▸ **Data extract**
— Start —

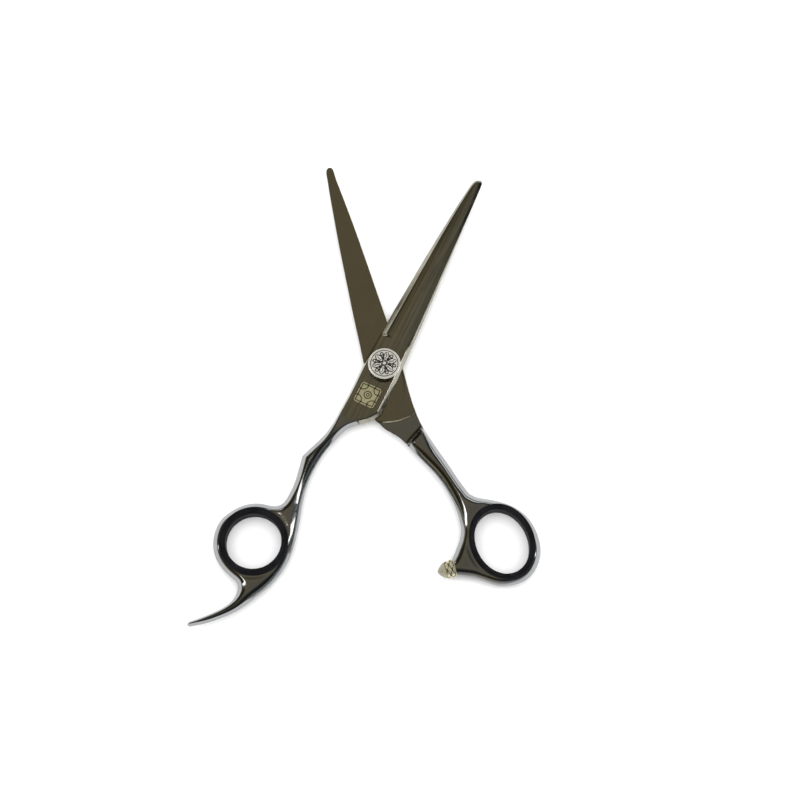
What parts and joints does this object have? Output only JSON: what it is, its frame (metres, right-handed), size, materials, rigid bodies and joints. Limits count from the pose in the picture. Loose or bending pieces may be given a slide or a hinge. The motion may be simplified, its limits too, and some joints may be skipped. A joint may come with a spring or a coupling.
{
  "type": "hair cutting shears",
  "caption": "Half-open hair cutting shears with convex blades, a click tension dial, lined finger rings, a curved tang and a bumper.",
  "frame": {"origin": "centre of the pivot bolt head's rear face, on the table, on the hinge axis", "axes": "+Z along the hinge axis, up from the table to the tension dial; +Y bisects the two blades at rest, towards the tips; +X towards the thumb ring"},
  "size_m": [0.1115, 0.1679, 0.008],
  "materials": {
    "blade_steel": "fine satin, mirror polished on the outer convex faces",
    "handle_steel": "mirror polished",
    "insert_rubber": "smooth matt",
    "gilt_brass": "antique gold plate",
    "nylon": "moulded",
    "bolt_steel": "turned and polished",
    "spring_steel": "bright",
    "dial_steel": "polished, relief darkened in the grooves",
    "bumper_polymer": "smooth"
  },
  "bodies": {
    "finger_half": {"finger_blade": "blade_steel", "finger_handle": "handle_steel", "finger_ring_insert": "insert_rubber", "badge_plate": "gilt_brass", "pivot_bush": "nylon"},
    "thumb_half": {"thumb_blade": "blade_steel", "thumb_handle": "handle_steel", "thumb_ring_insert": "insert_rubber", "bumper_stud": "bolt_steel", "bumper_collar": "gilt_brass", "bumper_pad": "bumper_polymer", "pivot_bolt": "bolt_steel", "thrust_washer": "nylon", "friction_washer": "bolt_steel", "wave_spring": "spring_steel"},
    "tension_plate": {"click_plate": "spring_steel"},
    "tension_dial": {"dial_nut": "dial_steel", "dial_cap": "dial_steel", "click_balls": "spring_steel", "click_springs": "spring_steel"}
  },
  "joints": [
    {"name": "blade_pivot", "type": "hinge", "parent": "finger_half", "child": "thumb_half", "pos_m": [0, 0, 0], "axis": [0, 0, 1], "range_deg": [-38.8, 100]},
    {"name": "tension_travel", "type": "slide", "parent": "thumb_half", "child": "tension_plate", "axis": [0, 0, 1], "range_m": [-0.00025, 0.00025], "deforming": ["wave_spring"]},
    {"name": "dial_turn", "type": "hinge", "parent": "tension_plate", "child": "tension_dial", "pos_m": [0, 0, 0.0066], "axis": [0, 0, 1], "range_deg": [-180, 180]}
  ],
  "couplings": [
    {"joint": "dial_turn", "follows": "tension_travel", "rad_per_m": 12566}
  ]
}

— End —

▸ **What you are asked to do**
Copy out the full material exactly as it appears.

▸ **Expected answer**
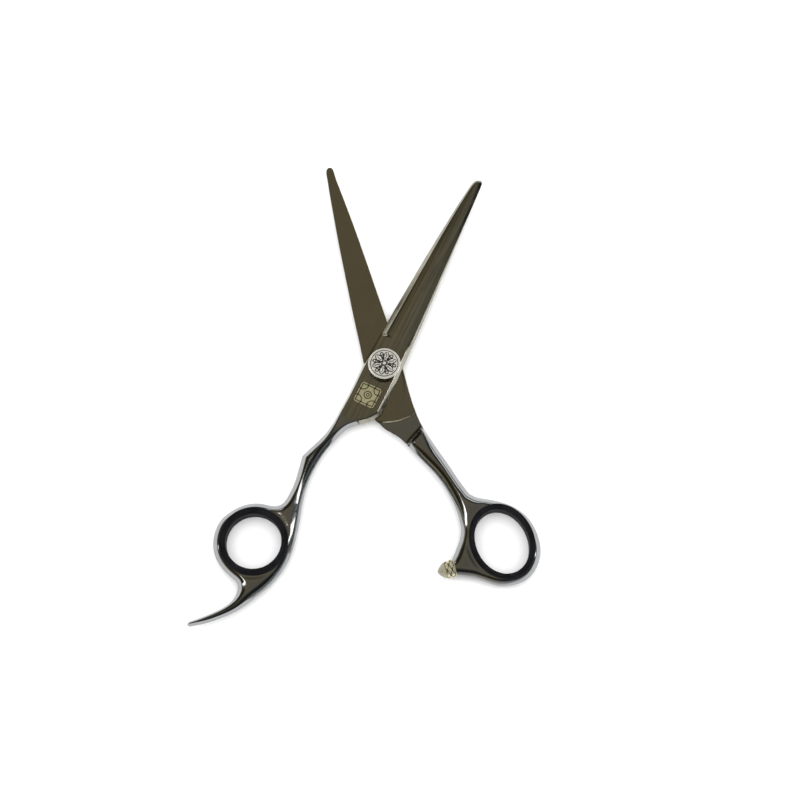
What parts and joints does this object have? Output only JSON: what it is, its frame (metres, right-handed), size, materials, rigid bodies and joints. Limits count from the pose in the picture. Loose or bending pieces may be given a slide or a hinge. The motion may be simplified, its limits too, and some joints may be skipped. A joint may come with a spring or a coupling.
{
  "type": "hair cutting shears",
  "caption": "Half-open hair cutting shears with convex blades, a click tension dial, lined finger rings, a curved tang and a bumper.",
  "frame": {"origin": "centre of the pivot bolt head's rear face, on the table, on the hinge axis", "axes": "+Z along the hinge axis, up from the table to the tension dial; +Y bisects the two blades at rest, towards the tips; +X towards the thumb ring"},
  "size_m": [0.1115, 0.1679, 0.008],
  "materials": {
    "blade_steel": "fine satin, mirror polished on the outer convex faces",
    "handle_steel": "mirror polished",
    "insert_rubber": "smooth matt",
    "gilt_brass": "antique gold plate",
    "nylon": "moulded",
    "bolt_steel": "turned and polished",
    "spring_steel": "bright",
    "dial_steel": "polished, relief darkened in the grooves",
    "bumper_polymer": "smooth"
  },
  "bodies": {
    "finger_half": {"finger_blade": "blade_steel", "finger_handle": "handle_steel", "finger_ring_insert": "insert_rubber", "badge_plate": "gilt_brass", "pivot_bush": "nylon"},
    "thumb_half": {"thumb_blade": "blade_steel", "thumb_handle": "handle_steel", "thumb_ring_insert": "insert_rubber", "bumper_stud": "bolt_steel", "bumper_collar": "gilt_brass", "bumper_pad": "bumper_polymer", "pivot_bolt": "bolt_steel", "thrust_washer": "nylon", "friction_washer": "bolt_steel", "wave_spring": "spring_steel"},
    "tension_plate": {"click_plate": "spring_steel"},
    "tension_dial": {"dial_nut": "dial_steel", "dial_cap": "dial_steel", "click_balls": "spring_steel", "click_springs": "spring_steel"}
  },
  "joints": [
    {"name": "blade_pivot", "type": "hinge", "parent": "finger_half", "child": "thumb_half", "pos_m": [0, 0, 0], "axis": [0, 0, 1], "range_deg": [-38.8, 100]},
    {"name": "tension_travel", "type": "slide", "parent": "thumb_half", "child": "tension_plate", "axis": [0, 0, 1], "range_m": [-0.00025, 0.00025], "deforming": ["wave_spring"]},
    {"name": "dial_turn", "type": "hinge", "parent": "tension_plate", "child": "tension_dial", "pos_m": [0, 0, 0.0066], "axis": [0, 0, 1], "range_deg": [-180, 180]}
  ],
  "couplings": [
    {"joint": "dial_turn", "follows": "tension_travel", "rad_per_m": 12566}
  ]
}